• [Given problem]: Restate word for word the lines of the data below, from the first through the one that has "return next(socket for".

[start Data extract]

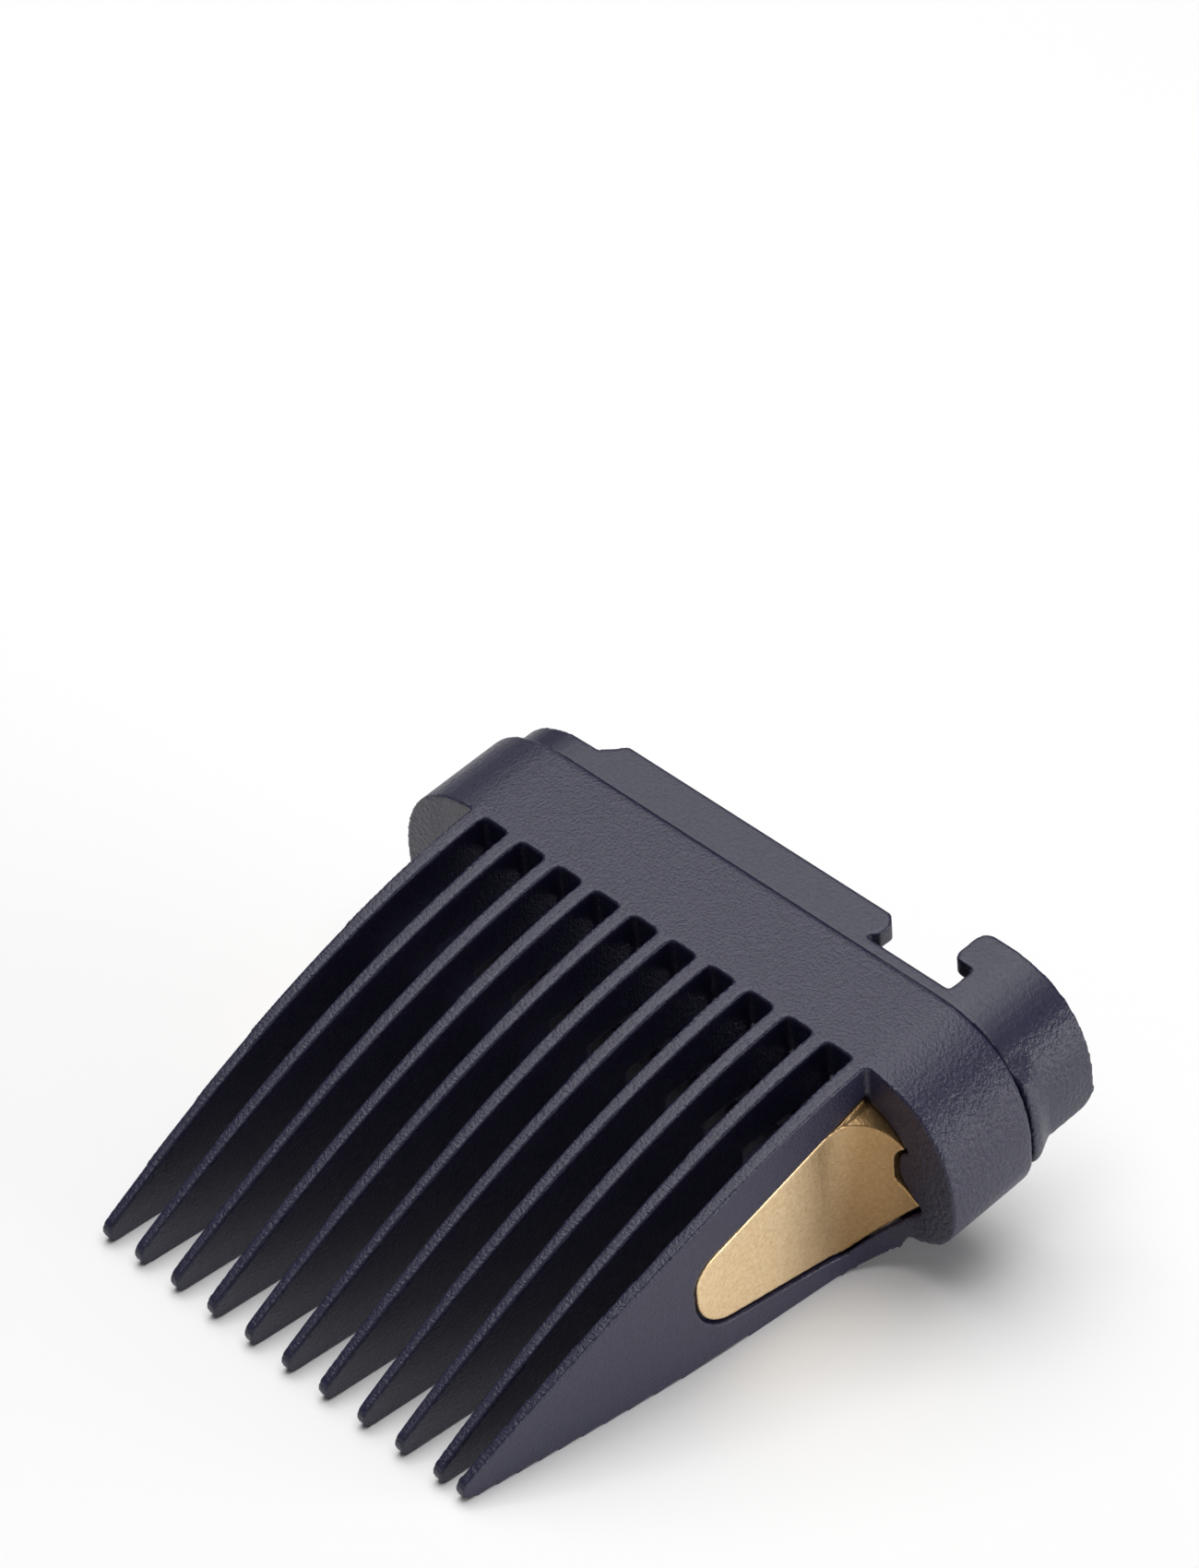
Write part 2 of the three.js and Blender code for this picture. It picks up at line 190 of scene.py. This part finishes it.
def side_mask(tree, place, start, end):
    """0 in the middle of the comb, rising to 1 from start to end on either side."""
    spread = tree.nodes.new("ShaderNodeMapRange")
    spread.interpolation_type = "SMOOTHSTEP"
    spread.inputs["From Min"].default_value = start
    spread.inputs["From Max"].default_value = end
    across = math_node(tree, "ABSOLUTE", axis(tree, place, "X"), 0)
    tree.links.new(across, spread.inputs["Value"])
    return spread.outputs[0]


def multiply_colors(tree, first, second):
    node = tree.nodes.new("ShaderNodeMix")
    node.data_type = "RGBA"
    node.blend_type = "MULTIPLY"
    node.inputs["Factor"].default_value = 1
    colors = [socket for socket in node.inputs if socket.type == "RGBA"]
    tree.links.new(first, colors[0])
    tree.links.new(second, colors[1])
    return next(socket for socket in node.outputs if socket.type == "RGBA")


# ---- Materials ------------------------------------------------------------------------
# Noise scales are in cells per metre. A grain is (scale, bump strength, height in metres).
MOTTLE_SCALE = 3600
GLOSS_SCALE = 4200
WRINKLE_SCALE = 2900
PLASTIC_IOR = 1.5


def satin(name, dark, light, smooth, rough, metallic, grains):
    """Moulded satin plastic, mottled from dark to light and from smooth to rough."""
    material, tree, shader = node_material(name)
    place = tree.nodes.new("ShaderNodeTexCoord").outputs["Object"]
    mottle = noise(tree, place, MOTTLE_SCALE, 4, 0.7)
    tree.links.new(ramp(tree, mottle, 0.32, 0.68, dark, light), shader.inputs["Base Color"])
    gloss = noise(tree, place, GLOSS_SCALE, 3, 0.5)
    tree.links.new(
        ramp(tree, gloss, 0.3, 0.7, (smooth,) * 3, (rough,) * 3), shader.inputs["Roughness"])
    normal = None
    for scale, strength, height in grains:
        normal = bump(tree, noise(tree, place, scale, 2.5, 0.55), strength, height, normal)
    tree.links.new(normal, shader.inputs["Normal"])
    shader.inputs["IOR"].default_value = PLASTIC_IOR
    shader.inputs["Metallic"].default_value = metallic
    return material, tree, shader, place


def add_wrinkles(tree, shader, place, start, end):
    """A coarser, wrinkled grain on the sides, fading in from start to end."""
    fine_grain = shader.inputs["Normal"].links[0].from_socket
    wrinkle = noise(tree, place, WRINKLE_SCALE, 2.5, 0.55)
    height = math_node(tree, "MULTIPLY", wrinkle, side_mask(tree, place, start, end))
    coarse = bump(tree, height, 0.95, 0.17 * MM, fine_grain)
    tree.links.new(coarse, shader.inputs["Normal"])


def paint_shade_towards_rear(tree, shader, place, start, end, shade_tone):
    """Painted shade: multiply the colour by shade_tone towards the rear, fading in from start
    to end along Y.
    """
    base = shader.inputs["Base Color"].links[0].from_socket
    from_start = math_node(tree, "SUBTRACT", axis(tree, place, "Y"), start)
    share = math_node(tree, "DIVIDE", from_start, end - start)
    shade = ramp(tree, share, 0, 1, (1, 1, 1), shade_tone)
    tree.links.new(multiply_colors(tree, base, shade), shader.inputs["Base Color"])


def make_dark_plastic():
    material, tree, shader, place = satin(
        "dark_plastic", (0.009, 0.009, 0.030), (0.019, 0.017, 0.050), 0.31, 0.42, 0,
        [(7500, 0.8, 0.04 * MM), (4200, 0.9, 0.07 * MM)])
    add_wrinkles(tree, shader, place, COLLAR_HALF - 4.5 * MM, COLLAR_HALF - 2.5 * MM)
    return material


def make_sleeve_plastic():
    material, tree, shader, place = satin(
        "sleeve_plastic", (0.010, 0.010, 0.031), (0.019, 0.018, 0.048), 0.34, 0.44, 0,
        [(7000, 0.5, 0.03 * MM), (3600, 0.5, 0.05 * MM)])
    add_wrinkles(tree, shader, place, COLLAR_HALF - 4.5 * MM, COLLAR_HALF - 1.5 * MM)
    return material


def make_gold_plastic():
    material, tree, shader, place = satin(
        "gold_plastic", (0.78, 0.54, 0.29), (0.98, 0.77, 0.48), 0.26, 0.40, 0.8,
        [(7000, 0.5, 0.03 * MM), (3000, 0.5, 0.05 * MM)])
    # Painted shade and reflection: the gold darkens towards the collar, where the concave flare
    # would mirror the dark collar lip.
    paint_shade_towards_rear(
        tree, shader, place, DECK_FRONT - 7 * MM, DECK_FRONT - 0.5 * MM, (0.46, 0.38, 0.28))
    return material


# ---- Pieces ---------------------------------------------------------------------------
def near_collar_rear(place):
    return place.y > COLLAR_REAR - 1 * MM


def on_rib(place):
    return place.x > RIB_SIDE and RIB_FRONT < place.y < RIB_REAR


MOULDING_VOXEL = 0.15 * MM
INLAY_VOXEL = 0.1 * MM

dark_plastic = make_dark_plastic()
sleeve_plastic = make_sleeve_plastic()
gold_plastic = make_gold_plastic()
moulded(
    "comb_moulding", "comb", MOULDING_VOXEL, 2, dark_plastic,
    [(near_collar_rear, 8)])
moulded(
    "mounting_sleeve", "sleeve", MOULDING_VOXEL, 3, sleeve_plastic,
    [(on_rib, 6)])
for side in ("right", "left"):
    moulded(f"inlay_{side}", f"gold_inlay_{side}", INLAY_VOXEL, 3, gold_plastic)


# ---- Floor and light ------------------------------------------------------------------
def make_floor(half, white, roughness):
    mesh = bpy.data.meshes.new("floor")
    corners = [(-half, -half, 0), (half, -half, 0), (half, half, 0), (-half, half, 0)]
    mesh.from_pydata(corners, [], [(0, 1, 2, 3)])
    material, _, shader = node_material("floor_white")
    shader.inputs["Base Color"].default_value = (white, white, white, 1)
    shader.inputs["Roughness"].default_value = roughness
    mesh.materials.append(material)
    return link(bpy.data.objects.new("floor", mesh))


def direction(azimuth, elevation):
    """Unit vector towards a place in degrees: azimuth 0 is the front, 90 the right."""
    a, e = math.radians(azimuth), math.radians(elevation)
    return Vector((math.sin(a) * math.cos(e), -math.cos(a) * math.cos(e), math.sin(e)))


def softbox(name, azimuth, elevation, size, power):
    data = bpy.data.lights.new(name, "AREA")
    data.shape = "RECTANGLE"
    data.size, data.size_y = size
    data.energy = power
    light = link(bpy.data.objects.new(name, data))
    away = direction(azimuth, elevation)
    light.location = (cad_low + cad_high) / 2 + away * LIGHT_DISTANCE
    light.rotation_mode = "QUATERNION"
    light.rotation_quaternion = (-away).to_track_quat("-Z", "Y")


LIGHT_DISTANCE = 0.60
WORLD_STRENGTH = 0.12

make_floor(half=1.6, white=0.93, roughness=0.7)
softbox("rear", 242, 52, (0.42, 0.30), 0.80)
softbox("overhead", 236, 86, (0.60, 0.60), 3.5)
softbox("right_low", 118, 8, (0.60, 0.14), 1.95)

world = bpy.data.worlds.new("studio")
world.use_nodes = True
world.node_tree.nodes["Background"].inputs["Color"].default_value = (1, 1, 1, 1)
world.node_tree.nodes["Background"].inputs["Strength"].default_value = WORLD_STRENGTH
bpy.context.scene.world = world
bpy.context.scene.view_settings.view_transform = "Standard"

# ---- Camera ---------------------------------------------------------------------------
LENS = 156.82                 # mm, on a 36 mm sensor
AZIMUTH, ELEVATION = 42.753, 38.130
ROLL = math.radians(2.996)
DISTANCE = 0.4425
AIM = Vector((-4.433, 6.785, 28.88)) * MM

camera_data = bpy.data.cameras.new("camera")
camera_data.sensor_width = 36
camera_data.lens = LENS
camera_data.clip_start = 0.01
camera = link(bpy.data.objects.new("camera", camera_data))
back = direction(AZIMUTH, ELEVATION)
level = (-back).to_track_quat("-Z", "Y")
camera.location = AIM + back * DISTANCE
camera.rotation_mode = "QUATERNION"
camera.rotation_quaternion = level @ Matrix.Rotation(ROLL, 4, "Z").to_quaternion()
bpy.context.scene.camera = camera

[end Data extract]

• [Complete output]:
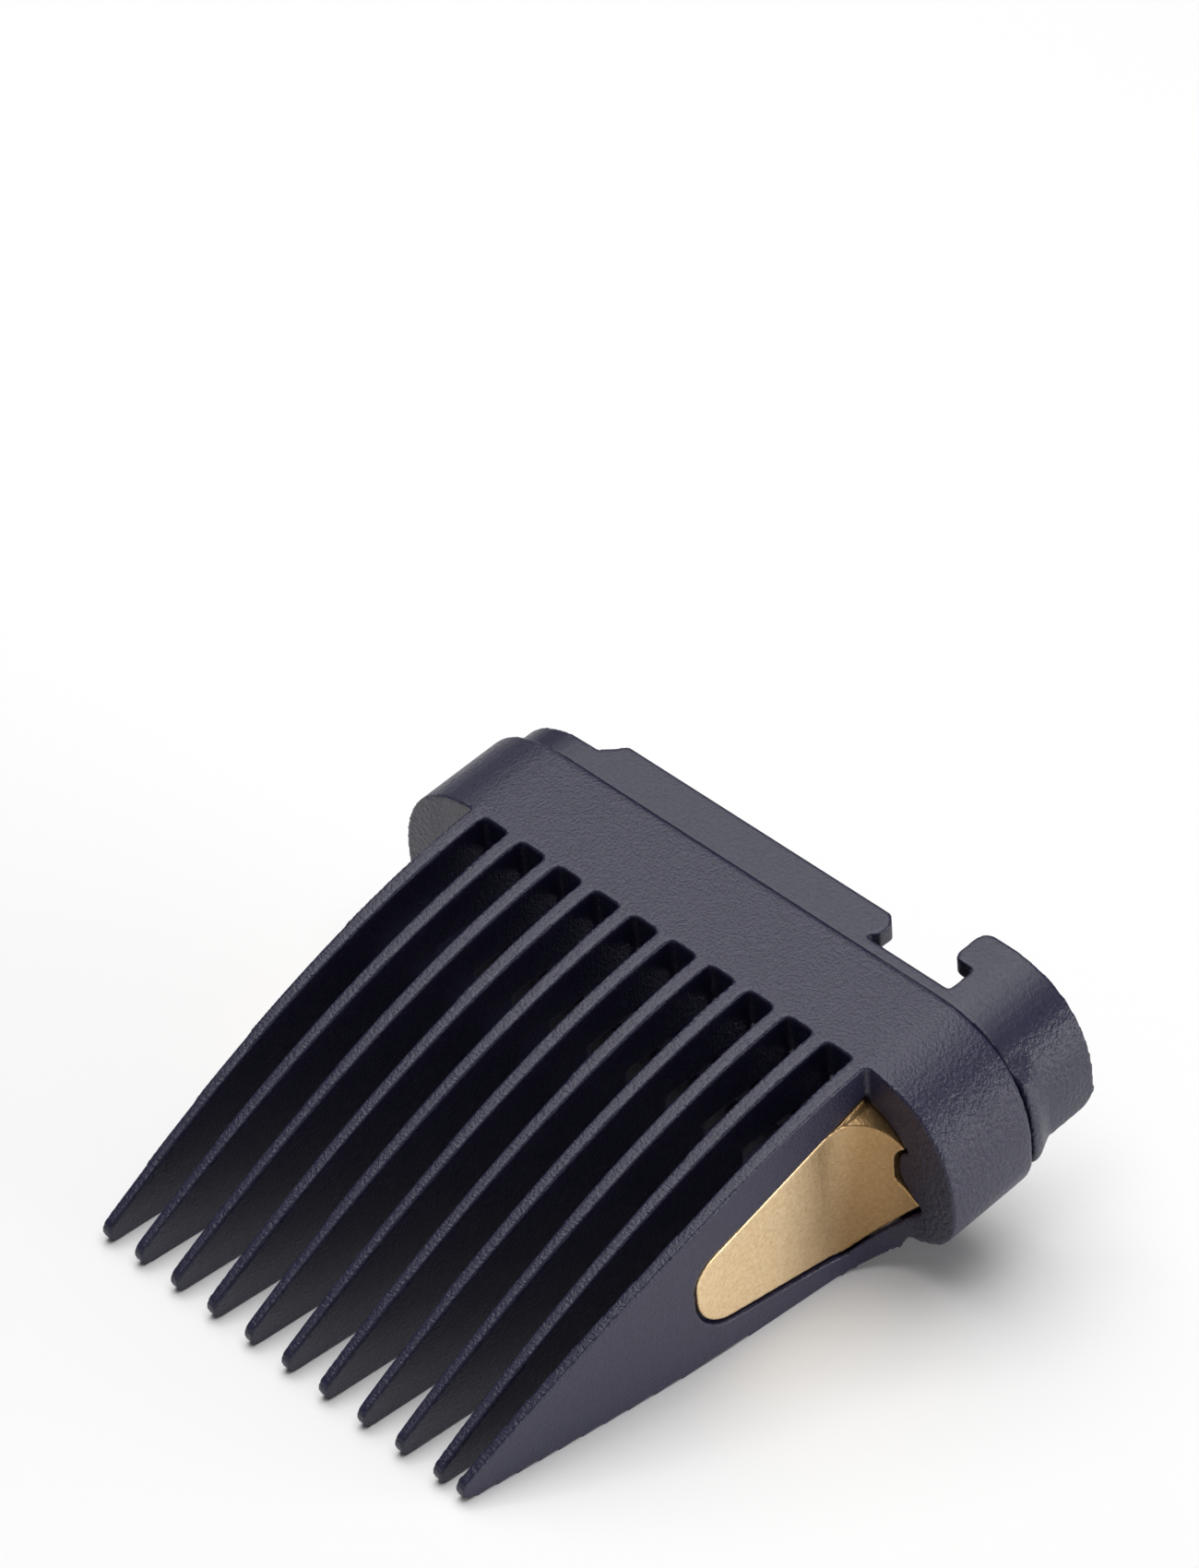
Write part 2 of the three.js and Blender code for this picture. It picks up at line 190 of scene.py. This part finishes it.
def side_mask(tree, place, start, end):
    """0 in the middle of the comb, rising to 1 from start to end on either side."""
    spread = tree.nodes.new("ShaderNodeMapRange")
    spread.interpolation_type = "SMOOTHSTEP"
    spread.inputs["From Min"].default_value = start
    spread.inputs["From Max"].default_value = end
    across = math_node(tree, "ABSOLUTE", axis(tree, place, "X"), 0)
    tree.links.new(across, spread.inputs["Value"])
    return spread.outputs[0]


def multiply_colors(tree, first, second):
    node = tree.nodes.new("ShaderNodeMix")
    node.data_type = "RGBA"
    node.blend_type = "MULTIPLY"
    node.inputs["Factor"].default_value = 1
    colors = [socket for socket in node.inputs if socket.type == "RGBA"]
    tree.links.new(first, colors[0])
    tree.links.new(second, colors[1])
    return next(socket for socket in node.outputs if socket.type == "RGBA")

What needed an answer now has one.